Complaints by veterans that federal agencies are not honoring their preference have decreased in recent years, MSPB has said in a review on the 20th anniversary of the Veterans Employment Opportunities Act, which created new ways for them to enforce those rights.
Under that law–passed after complaints that agencies were finding ways around veterans’ preference in hiring and RIF protections–veterans may file a complaint with the Labor Department and if dissatisfied may file an appeal with MSPB and, under some circumstances, in federal court. The law also granted most veterans the right to compete for employment under merit promotion procedures when an agency accepts applications from outside its own workforce and made it a prohibited personnel practice to knowingly violate a veterans’ preference requirement.
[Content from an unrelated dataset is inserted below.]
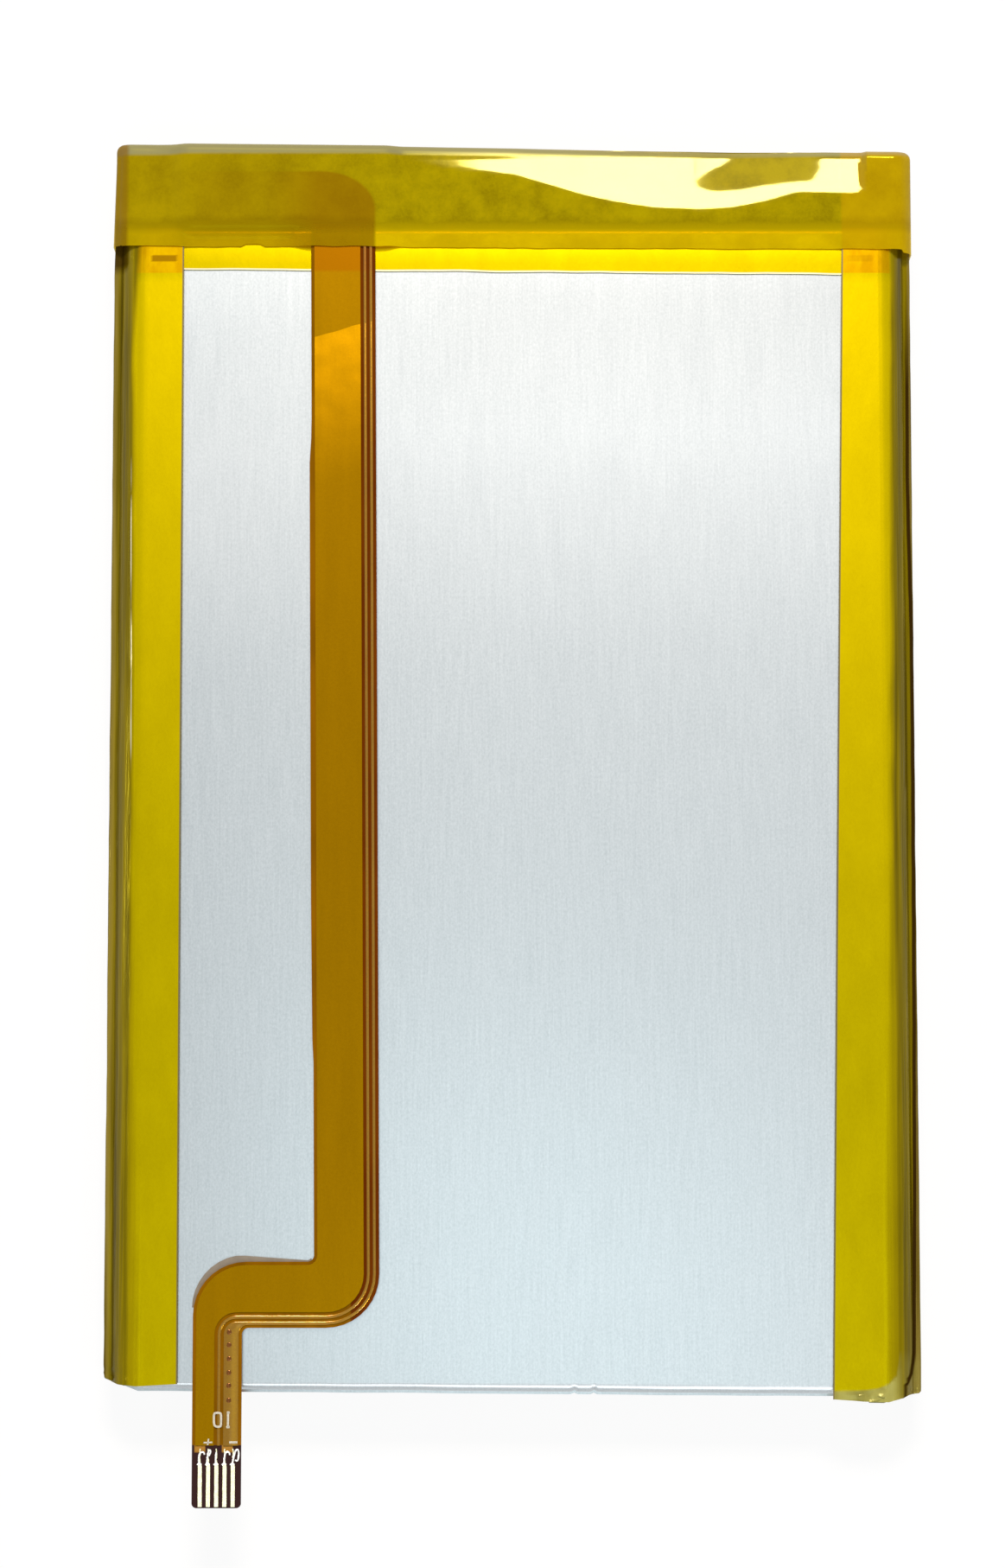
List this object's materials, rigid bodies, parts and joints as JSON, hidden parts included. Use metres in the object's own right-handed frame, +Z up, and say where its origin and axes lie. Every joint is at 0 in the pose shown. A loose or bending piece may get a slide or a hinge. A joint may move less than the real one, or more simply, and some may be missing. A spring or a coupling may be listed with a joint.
{
  "type": "lithium polymer battery",
  "caption": "Flat foil pouch battery bound with amber tape, with a flat cable that runs down its face to a contact tongue with gold fingers.",
  "frame": {"origin": "centre of the bounding box, on the surface that the battery lies on", "axes": "+X across the cell with its face up and the terrace end away, +Y along the cell towards the terrace end, +Z up out of the face"},
  "size_m": [0.0502, 0.085, 0.005],
  "materials": {
    "silver_foil": "satin, finely brushed along the cell",
    "amber_tape": "clear amber film over silver foil",
    "end_tape_amber": "semi-matte amber film, slightly creased",
    "cable_amber": "dark amber film",
    "coated_copper": "copper under a glossy amber cover film",
    "bare_copper": "rolled copper",
    "gold_plate": "bright gold plating",
    "stiff_amber": "matte backing film",
    "adhesive": "pale adhesive film",
    "board_green": "solder resist",
    "chip_black": "moulded resin",
    "resistor_black": "glazed",
    "ceramic_tan": "fired ceramic",
    "foam_grey": "closed-cell foam",
    "nickel": "satin nickel strip",
    "aluminium": "satin strip",
    "tab_polymer": "milky sealing film"
  },
  "bodies": {
    "root": {"pouch_cell": "silver_foil", "left_side_tape": "amber_tape", "right_side_tape": "amber_tape", "terrace_tape": "amber_tape", "end_tape": "end_tape_amber", "flex_film": "cable_amber", "positive_track": "coated_copper", "sense_track": "coated_copper", "negative_track": "coated_copper", "return_track": "bare_copper", "contact_finger_1": "gold_plate", "contact_finger_2": "gold_plate", "contact_finger_3": "gold_plate", "contact_finger_4": "gold_plate", "contact_finger_5": "gold_plate", "tongue_stiffener": "stiff_amber", "flex_adhesive": "adhesive", "protection_board": "board_green", "switch_transistors": "chip_black", "protection_chip": "chip_black", "resistor_1": "resistor_black", "resistor_2": "resistor_black", "capacitor_1": "ceramic_tan", "capacitor_2": "ceramic_tan", "thermistor": "ceramic_tan", "component_pad": "foam_grey", "negative_weld_pad": "nickel", "positive_weld_pad": "nickel", "negative_tab": "nickel", "positive_tab": "aluminium", "negative_tab_film": "tab_polymer", "positive_tab_film": "tab_polymer"}
  },
  "joints": []
}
A recent MSPB publication noted that over 2012 to 2017, the number of complaints filed at Labor dropped from 615 to 383 and those filed at MSPB from 197 to 149. Reasons could include the generally more positive job prospects for veterans overall and the government’s emphasis on hiring veterans, it said.
It added that the law was the basis for MSPB finding that two former special hiring programs, the Outstanding Scholar Program and the Federal Career Intern Program, violated veterans preference rights. Both programs were discontinued following those rulings.
However, it noted that the VEOA did not end an agency’s right to cancel a vacancy announcement after applications had been received and a veteran appeared at the top of the certificate. That had been one of the major complaints of veterans in the lead-up to enactment of the law.